I suppose in every society the middle class bears the burden of dysfunction. People belong out of human need, inadequacies. People of my background - privileged and pretentious, a little aloof, and always judgmental - are easily unhinged in an untamed country. Without the daily crossfire of survival and aspiration to occupy you, India is an inadequate ally, just an indulgence. A great peep show.

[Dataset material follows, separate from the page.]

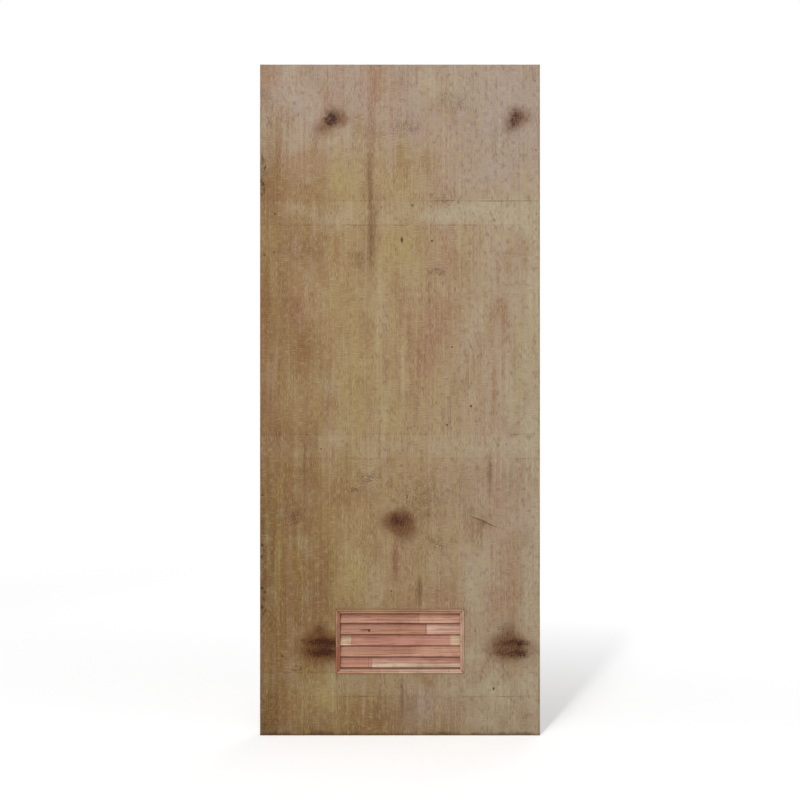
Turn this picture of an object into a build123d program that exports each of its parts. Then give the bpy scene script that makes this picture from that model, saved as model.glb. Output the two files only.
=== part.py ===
"""Flush door leaf with a fixed timber louver near its foot.

Two plywood skins are glued over a ladder frame of softwood stiles and rails.
Low in the leaf a louver is let through both skins: a thin lining with five
sloping slats housed in its jambs, trimmed on each face by mitred beads.

Units are millimetres. The leaf stands in the XZ plane: +Z is up, the outside
face looks along -Y, and the hinge edge lies in the plane x = 0. The origin is
at the foot of the hinge edge, in the middle of the leaf's thickness.
"""

import os
from math import cos, radians, sin

from build123d import *

# The leaf and its two skins
leaf_width = 876.0
leaf_height = 2100.0
skin_thickness = 5.0
core_thickness = 30.0
arris = 0.8

# The ladder frame between the skins
stile_width = 60.0
rail_height = 76.0
lock_rail_centre = 905.0
upper_rail_drop = 464.0
tongue_thickness = 10.0
tongue_length = 9.5
groove_end_gap = 0.5
trimmer_width = 40.0
ribs_above_lock = 2
ribs_below_top = 1
ribs_below_lock = 1

# The louver let through the leaf
gap_under_sill_rail = 46.5
opening_width = 376.0
lining_thickness = 9.0
housing_depth = 4.0
fit_clearance = 0.15

# Its slats, which slope down towards the outside
slat_count = 5
slat_pitch = 35.0
slat_width = 46.0
slat_thickness = 8.0
slat_tilt = 60.0
slat_edge_radius = 1.6
head_reveal = 33.0
foot_reveal = 2.0

# The mitred bead round each face of the louver
bead_width = 13.0
bead_flat_height = 3.0
bead_crown_height = 4.0
bead_outer_height = 1.4
quirk_width = 0.7
quirk_depth = 1.0
bead_inner_chamfer = 0.8

# What follows from the sizes above
leaf_thickness = core_thickness + 2 * skin_thickness
groove_depth = tongue_length + groove_end_gap
bay_width = leaf_width - 2 * stile_width
opening_height = head_reveal + (slat_count - 1) * slat_pitch + foot_reveal
lining_width = opening_width + 2 * lining_thickness
lining_height = opening_height + 2 * lining_thickness
lining_bottom = rail_height + gap_under_sill_rail + rail_height
opening_bottom = lining_bottom + lining_thickness
opening_top = opening_bottom + opening_height
opening_middle = opening_bottom + opening_height / 2
middle_x = leaf_width / 2

rail_centres = {
    "bottom_rail": rail_height / 2,
    "louver_sill_rail": lining_bottom - rail_height / 2,
    "louver_head_rail": lining_bottom + lining_height + rail_height / 2,
    "lock_rail": lock_rail_centre,
    "upper_rail": leaf_height - upper_rail_drop,
    "top_rail": leaf_height - rail_height / 2,
}


def evenly_between(low, high, count):
    """Heights that divide the way from low to high into count + 1 equal steps."""
    return [low + (high - low) * step / (count + 1) for step in range(1, count + 1)]


def skin(face_side):
    """A plywood sheet over the whole leaf, cut out for the louver. Its outer edges are eased."""
    outer_face = Plane.XZ.offset(-face_side * leaf_thickness / 2)
    with BuildPart() as sheet:
        with BuildSketch(outer_face):
            with Locations((middle_x, leaf_height / 2)):
                Rectangle(leaf_width, leaf_height)
            with Locations((middle_x, opening_middle)):
                Rectangle(lining_width, lining_height, mode=Mode.SUBTRACT)
        extrude(amount=face_side * skin_thickness)
        outside = sheet.faces().sort_by(Axis.Y)[0 if face_side < 0 else -1]
        chamfer(outside.outer_wire().edges(), length=arris)
    return sheet


def stile(outer_x, inward):
    """A full-height upright, grooved down its inner edge for the tongues of the rails."""
    with BuildPart() as upright:
        with BuildSketch(Plane.XY):
            with Locations((outer_x + inward * stile_width / 2, 0)):
                Rectangle(stile_width, core_thickness)
            with Locations((outer_x + inward * (stile_width - groove_depth / 2), 0)):
                Rectangle(groove_depth, tongue_thickness, mode=Mode.SUBTRACT)
        extrude(amount=leaf_height)
    return upright


def rail(centre_height):
    """A cross rail that butts between the stiles, with a tongue in each one's groove."""
    with BuildPart() as crosspiece:
        with BuildSketch(Plane.XY.offset(centre_height - rail_height / 2)):
            with Locations((middle_x, 0)):
                Rectangle(bay_width, core_thickness)
                Rectangle(bay_width + 2 * tongue_length, tongue_thickness)
        extrude(amount=rail_height)
    return crosspiece


def trimmer(side):
    """A short upright batten between the louver's two rails, against the lining's jamb."""
    with BuildPart() as batten:
        with BuildSketch(Plane.XY.offset(lining_bottom)):
            with Locations((middle_x + side * (lining_width + trimmer_width) / 2, 0)):
                Rectangle(trimmer_width, core_thickness)
        extrude(amount=lining_height)
    return batten


def slat_lowest_offset():
    """How far a slat's centre lies above the lowest point of its section."""
    tilt = radians(slat_tilt)
    flat_ends = (slat_width - 2 * slat_edge_radius) * sin(tilt)
    flat_sides = (slat_thickness - 2 * slat_edge_radius) * cos(tilt)
    return (flat_ends + flat_sides) / 2 + slat_edge_radius


def slat_centre_height(number):
    """Slats are counted from the top, and each one's nose is a pitch below the last."""
    nose = opening_top - head_reveal - (number - 1) * slat_pitch
    return nose + slat_lowest_offset()


def draw_slat_outline(number, growth):
    """Draws a slat's rounded section in the open sketch, planed level where it meets the head."""
    with Locations((0, slat_centre_height(number))):
        RectangleRounded(
            slat_width + 2 * growth,
            slat_thickness + 2 * growth,
            slat_edge_radius + growth,
            rotation=slat_tilt,
        )
    with Locations((0, opening_middle)):
        Rectangle(2 * leaf_thickness, opening_height, mode=Mode.INTERSECT)


def slat(number):
    """One louver board, long enough to sit in the housings of both jambs."""
    half_length = opening_width / 2 + housing_depth - fit_clearance
    with BuildPart() as board:
        with BuildSketch(Plane.YZ.offset(middle_x - half_length)):
            draw_slat_outline(number, 0)
        extrude(amount=2 * half_length)
    return board


def jamb(side):
    """An upright of the louver's lining, housed for the end of every slat."""
    inner_x = middle_x + side * opening_width / 2
    with BuildPart() as upright:
        with BuildSketch(Plane.XY.offset(lining_bottom)):
            with Locations((inner_x + side * lining_thickness / 2, 0)):
                Rectangle(lining_thickness, leaf_thickness)
        extrude(amount=lining_height)
        for number in range(1, slat_count + 1):
            with BuildSketch(Plane.YZ.offset(inner_x)):
                draw_slat_outline(number, fit_clearance)
            extrude(amount=side * housing_depth, mode=Mode.SUBTRACT)
    return upright


def lining_board(bottom):
    """The head or the sill of the louver's lining, between its jambs."""
    with BuildPart() as board:
        with BuildSketch(Plane.XY.offset(bottom)):
            with Locations((middle_x, 0)):
                Rectangle(opening_width, leaf_thickness)
        extrude(amount=lining_thickness)
    return board


def bead(start, end, face_side):
    """One side of the trim round an opening, from corner to corner, mitred at both ends.

    Seen from outside the leaf, the opening lies to the right of the way it runs. A flat lies
    next to the opening, then a narrow quirk, then a rounded bead.
    """
    run = (end - start).normalized()
    outward = Vector(0, face_side, 0).cross(run)
    quirk_start = (bead_width - quirk_width) / 2
    crown_start = quirk_start + quirk_width
    quirk_floor = bead_flat_height - quirk_depth
    with BuildPart() as strip:
        with BuildSketch(Plane(origin=start - run * bead_width, x_dir=outward, z_dir=run)):
            with BuildLine():
                flats = Polyline(
                    (crown_start, quirk_floor),
                    (quirk_start, quirk_floor),
                    (quirk_start, bead_flat_height),
                    (bead_inner_chamfer, bead_flat_height),
                    (0, bead_flat_height - bead_inner_chamfer),
                    (0, 0),
                    (bead_width, 0),
                    (bead_width, bead_outer_height),
                )
                crown = ((crown_start + bead_width) / 2, bead_crown_height)
                ThreePointArc(flats @ 1, crown, flats @ 0)
            make_face()
        extrude(amount=(end - start).length + 2 * bead_width)
        split(bisect_by=Plane(origin=start, z_dir=outward + run), keep=Keep.TOP)
        split(bisect_by=Plane(origin=end, z_dir=outward - run), keep=Keep.TOP)
    return strip


def bead_ring(face_side):
    """The four mitred beads on one face, named by the side of the opening that each one trims."""
    left, right = middle_x - opening_width / 2, middle_x + opening_width / 2
    face_y = face_side * leaf_thickness / 2
    lower_left = Vector(left, face_y, opening_bottom)
    upper_left = Vector(left, face_y, opening_top)
    upper_right = Vector(right, face_y, opening_top)
    lower_right = Vector(right, face_y, opening_bottom)
    runs = {
        "left": (lower_left, upper_left),
        "top": (upper_left, upper_right),
        "right": (upper_right, lower_right),
        "bottom": (lower_right, lower_left),
    }
    if face_side > 0:
        runs = {side: (end, start) for side, (start, end) in runs.items()}
    return {side: bead(start, end, face_side) for side, (start, end) in runs.items()}


pieces = {
    "front_skin": skin(-1),
    "back_skin": skin(1),
    "hinge_stile": stile(0, 1),
    "lock_stile": stile(leaf_width, -1),
    "louver_trimmer_left": trimmer(-1),
    "louver_trimmer_right": trimmer(1),
    "louver_jamb_left": jamb(-1),
    "louver_jamb_right": jamb(1),
    "louver_head": lining_board(opening_top),
    "louver_sill": lining_board(lining_bottom),
}

for name, centre_height in rail_centres.items():
    pieces[name] = rail(centre_height)

rib_heights = (
    evenly_between(rail_centres["louver_head_rail"], rail_centres["lock_rail"], ribs_below_lock)
    + evenly_between(rail_centres["lock_rail"], rail_centres["upper_rail"], ribs_above_lock)
    + evenly_between(rail_centres["upper_rail"], rail_centres["top_rail"], ribs_below_top)
)
for number, centre_height in enumerate(rib_heights, start=1):
    pieces[f"core_rib_{number}"] = rail(centre_height)

for number in range(1, slat_count + 1):
    pieces[f"slat_{number}"] = slat(number)

for face_name, face_side in (("front", -1), ("back", 1)):
    for side, strip in bead_ring(face_side).items():
        pieces[f"{face_name}_bead_{side}"] = strip

os.makedirs("parts", exist_ok=True)
for name, piece in pieces.items():
    piece.part.label = name
    export_step(piece.part, f"parts/{name}.step")
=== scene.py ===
"""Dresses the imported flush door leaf: veneered faces, bare timber edges and a slatted louver."""

from math import cos, radians, sin
from types import SimpleNamespace

import bpy
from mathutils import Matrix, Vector


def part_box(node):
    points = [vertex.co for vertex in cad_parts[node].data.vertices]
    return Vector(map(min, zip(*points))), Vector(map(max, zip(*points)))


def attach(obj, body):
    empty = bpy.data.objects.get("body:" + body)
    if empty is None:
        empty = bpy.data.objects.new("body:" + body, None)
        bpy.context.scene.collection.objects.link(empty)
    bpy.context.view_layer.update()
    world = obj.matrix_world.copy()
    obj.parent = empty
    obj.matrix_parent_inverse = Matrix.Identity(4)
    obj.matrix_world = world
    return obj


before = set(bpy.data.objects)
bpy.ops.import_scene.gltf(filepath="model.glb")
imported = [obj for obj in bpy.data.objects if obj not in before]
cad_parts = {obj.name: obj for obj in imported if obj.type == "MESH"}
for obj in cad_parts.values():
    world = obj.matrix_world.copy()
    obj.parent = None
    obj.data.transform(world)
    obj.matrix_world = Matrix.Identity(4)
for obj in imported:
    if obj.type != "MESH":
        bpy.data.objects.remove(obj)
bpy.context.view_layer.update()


# The studio: a white floor that fades into a white room. Two long banks of light stand left
# of the camera, one above the other, with a weaker one behind the leaf and even light from
# the room. The camera looks square at the leaf's face.


def linear(red, green, blue):
    """A colour as a screen shows it, 0 to 255, turned into the shader's linear values."""
    def channel(value):
        value = value / 255
        return value / 12.92 if value <= 0.04045 else ((value + 0.055) / 1.055) ** 2.4
    return (channel(red), channel(green), channel(blue), 1.0)


class Wire:
    """One output of a shader's nodes. Arithmetic on it adds Math nodes."""

    def __init__(self, tree, output):
        self.tree = tree
        self.output = output

    def node(self, kind, inputs, output=0, **settings):
        """Adds a node with its settings, then its inputs, and gives one of its outputs, if any."""
        made = self.tree.nodes.new(kind)
        for name, value in settings.items():
            setattr(made, name, value)
        for name, value in inputs.items():
            if isinstance(value, Wire):
                self.tree.links.new(value.output, made.inputs[name])
            else:
                made.inputs[name].default_value = value
        return Wire(self.tree, made.outputs[output]) if made.outputs else None

    def math(self, operation, *others):
        return self.node("ShaderNodeMath", dict(enumerate((self,) + others)), operation=operation)

    def __add__(self, other):
        return self.math("ADD", other)

    def __sub__(self, other):
        return self.math("SUBTRACT", other)

    def __mul__(self, other):
        return self.math("MULTIPLY", other)

    def __rsub__(self, other):
        return self.node("ShaderNodeMath", {0: other, 1: self}, operation="SUBTRACT")

    __radd__ = __add__
    __rmul__ = __mul__

    def part(self, axis):
        """The X, Y or Z of a vector."""
        return self.node("ShaderNodeSeparateXYZ", {0: self}, output=axis)

    def scaled(self, *factors):
        """A vector stretched along each axis."""
        return self.node("ShaderNodeVectorMath", {0: self, 1: factors}, operation="MULTIPLY")

    def shifted(self, other):
        """A vector moved by another."""
        return self.node("ShaderNodeVectorMath", {0: self, 1: other}, operation="ADD")

    def steps(self, low, high, start=0.0, end=1.0):
        """Rises smoothly from start to end while the value goes from low to high."""
        inputs = {"Value": self, "From Min": low, "From Max": high, "To Min": start, "To Max": end}
        return self.node("ShaderNodeMapRange", inputs, interpolation_type="SMOOTHSTEP")

    def noise(self, detail=2.0, roughness=0.5, output="Fac", dimensions="3D"):
        """Noise read at this vector, around 0.5."""
        inputs = {"Vector": self, "Scale": 1.0, "Detail": detail, "Roughness": roughness}
        return self.node("ShaderNodeTexNoise", inputs, output=output, noise_dimensions=dimensions)

    def ovals(self, shapes):
        """How deep a place lies in ovals: 0 outside, each one's strength at its middle."""
        total = 0.0
        for across, up, half_width, half_height, strength, *lean in shapes:
            turn = (0.0, 0.0, sum(lean))
            inputs = {0: self, 1: (across, up, 0.0), 2: turn, 3: (half_width, half_height, 1.0)}
            inside = self.node("ShaderNodeMapping", inputs, vector_type="TEXTURE")
            inside = inside.node("ShaderNodeTexGradient", {0: inside}, output=1, gradient_type="SPHERICAL")
            total = inside.math("MULTIPLY_ADD", strength, total)
        return total

    def between(self, first, second):
        """The colour that lies this share of the way from the first to the second."""
        return self.node("ShaderNodeMix", {0: self, 6: first, 7: second}, output=2, data_type="RGBA")

    def blended(self, share, colour, blend="MIX"):
        """A colour blended with another one by a share."""
        inputs = {0: share, 6: self, 7: colour}
        return self.node("ShaderNodeMix", inputs, output=2, data_type="RGBA", blend_type=blend)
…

Whitewash is therefore, not an objective book. No book on India can be. It is a prejudiced work filled with love and hate and despair; by exaggerating and fictionalizing known events, personalities and situations, the book I hope will caution against the excesses of our time and act as warning for the future. By extrapolating the madness of the present, the writing is meant to stir the reader against complacency. Moreover the book is written about India from my personal viewpoint. It encompasses thoughts, historical data, contemporary references and ideas, expressed from the vantage point of an ordinary middle-class urban life. It may be chronologically and historically an unconventional view, but, for a place which follows no established convention, I think it is the only perspective possible.